» Exercise: Take the material below and write it all out again exactly.

» Data excerpt:
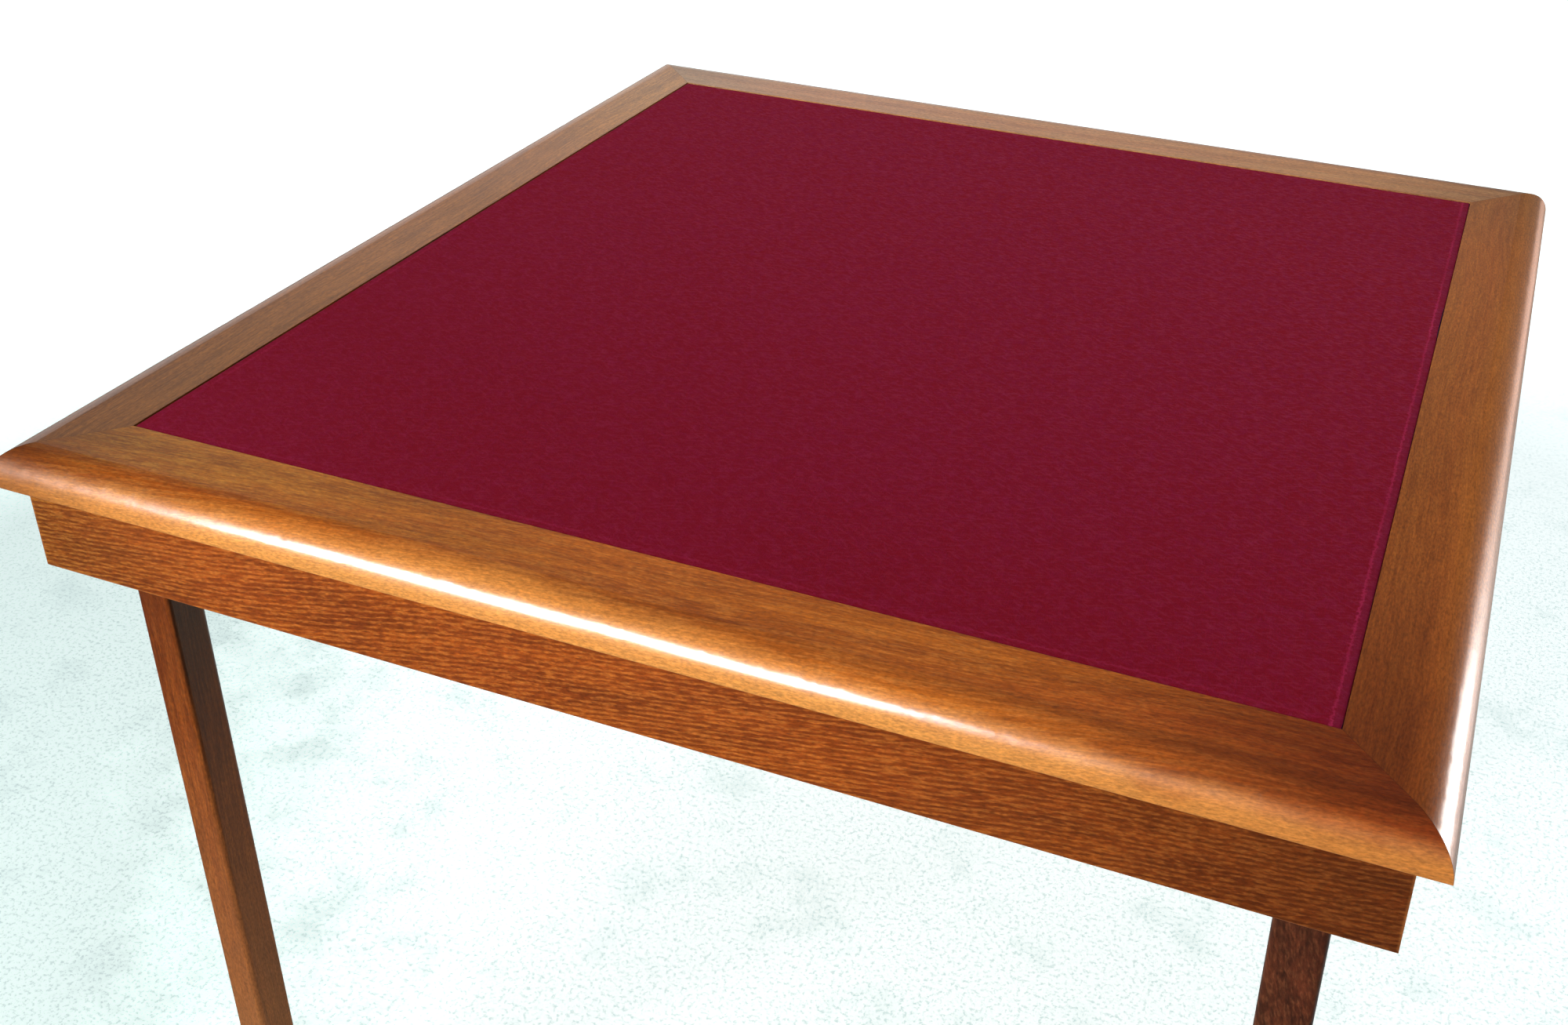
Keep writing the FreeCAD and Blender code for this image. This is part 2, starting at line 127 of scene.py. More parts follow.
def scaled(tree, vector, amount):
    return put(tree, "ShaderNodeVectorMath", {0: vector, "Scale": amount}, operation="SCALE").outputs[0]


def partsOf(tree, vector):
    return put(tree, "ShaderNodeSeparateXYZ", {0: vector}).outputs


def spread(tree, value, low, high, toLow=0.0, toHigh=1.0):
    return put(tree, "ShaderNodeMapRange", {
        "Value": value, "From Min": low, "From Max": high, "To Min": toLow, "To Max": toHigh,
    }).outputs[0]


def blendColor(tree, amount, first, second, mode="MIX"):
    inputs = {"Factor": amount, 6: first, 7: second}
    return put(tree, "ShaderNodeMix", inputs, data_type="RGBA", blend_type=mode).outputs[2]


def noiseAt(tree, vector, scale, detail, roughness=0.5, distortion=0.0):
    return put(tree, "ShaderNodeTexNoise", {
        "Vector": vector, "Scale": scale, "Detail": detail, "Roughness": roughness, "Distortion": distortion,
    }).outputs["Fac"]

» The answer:
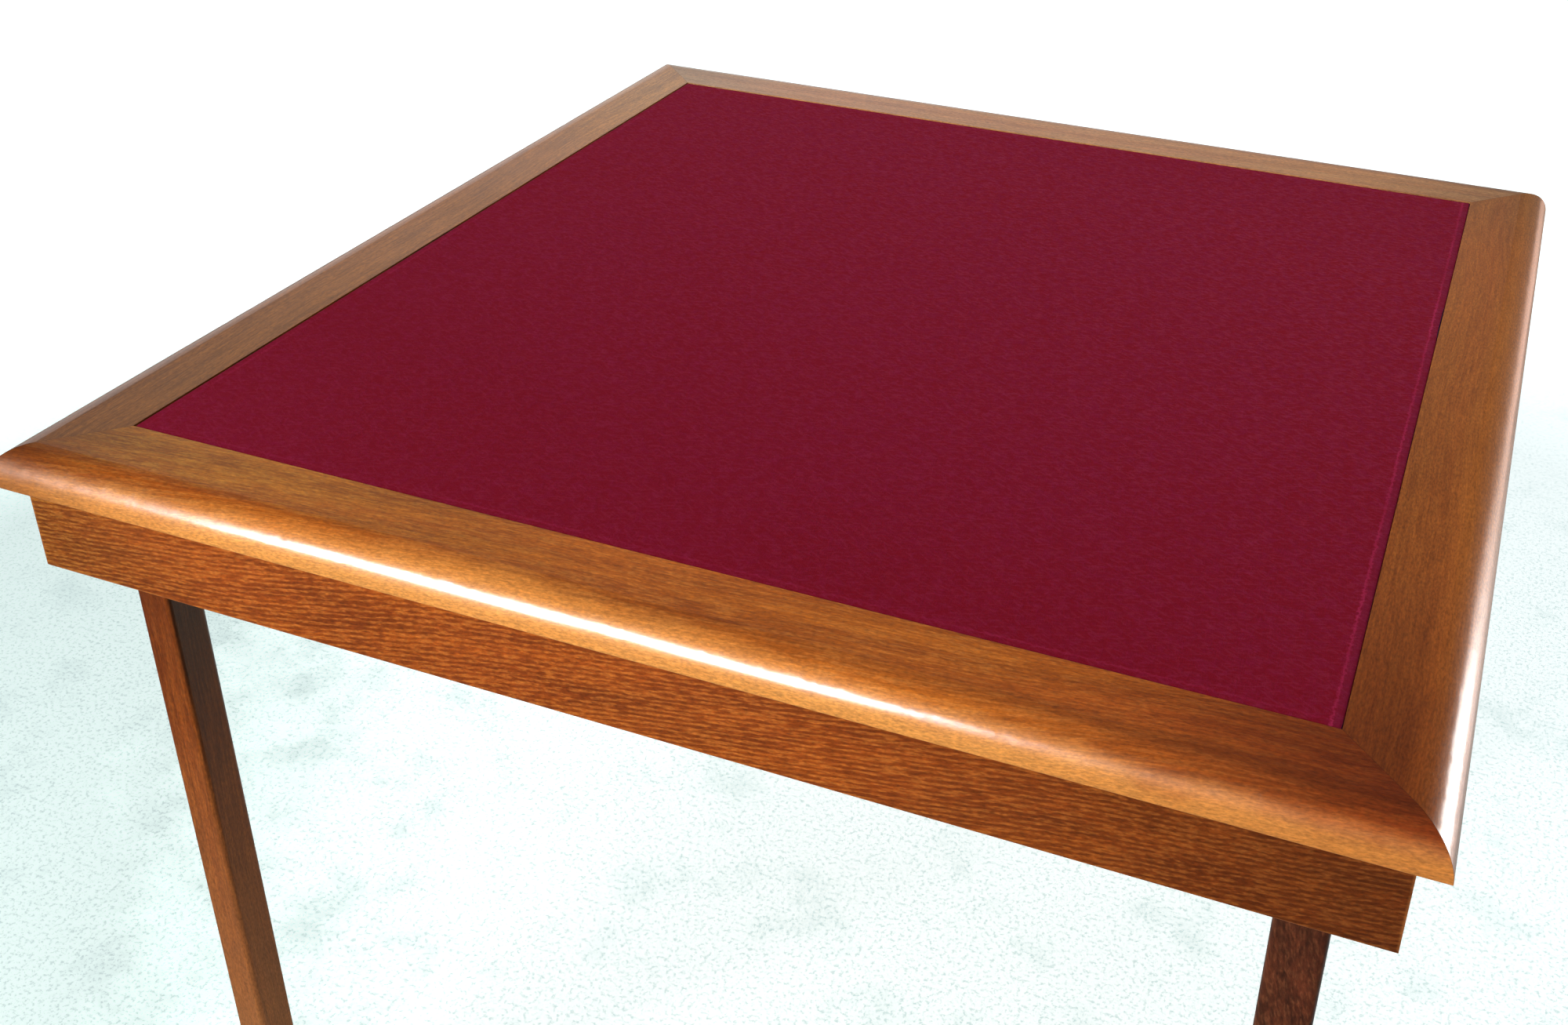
Keep writing the FreeCAD and Blender code for this image. This is part 2, starting at line 127 of scene.py. More parts follow.
def scaled(tree, vector, amount):
    return put(tree, "ShaderNodeVectorMath", {0: vector, "Scale": amount}, operation="SCALE").outputs[0]


def partsOf(tree, vector):
    return put(tree, "ShaderNodeSeparateXYZ", {0: vector}).outputs


def spread(tree, value, low, high, toLow=0.0, toHigh=1.0):
    return put(tree, "ShaderNodeMapRange", {
        "Value": value, "From Min": low, "From Max": high, "To Min": toLow, "To Max": toHigh,
    }).outputs[0]


def blendColor(tree, amount, first, second, mode="MIX"):
    inputs = {"Factor": amount, 6: first, 7: second}
    return put(tree, "ShaderNodeMix", inputs, data_type="RGBA", blend_type=mode).outputs[2]


def noiseAt(tree, vector, scale, detail, roughness=0.5, distortion=0.0):
    return put(tree, "ShaderNodeTexNoise", {
        "Vector": vector, "Scale": scale, "Detail": detail, "Roughness": roughness, "Distortion": distortion,
    }).outputs["Fac"]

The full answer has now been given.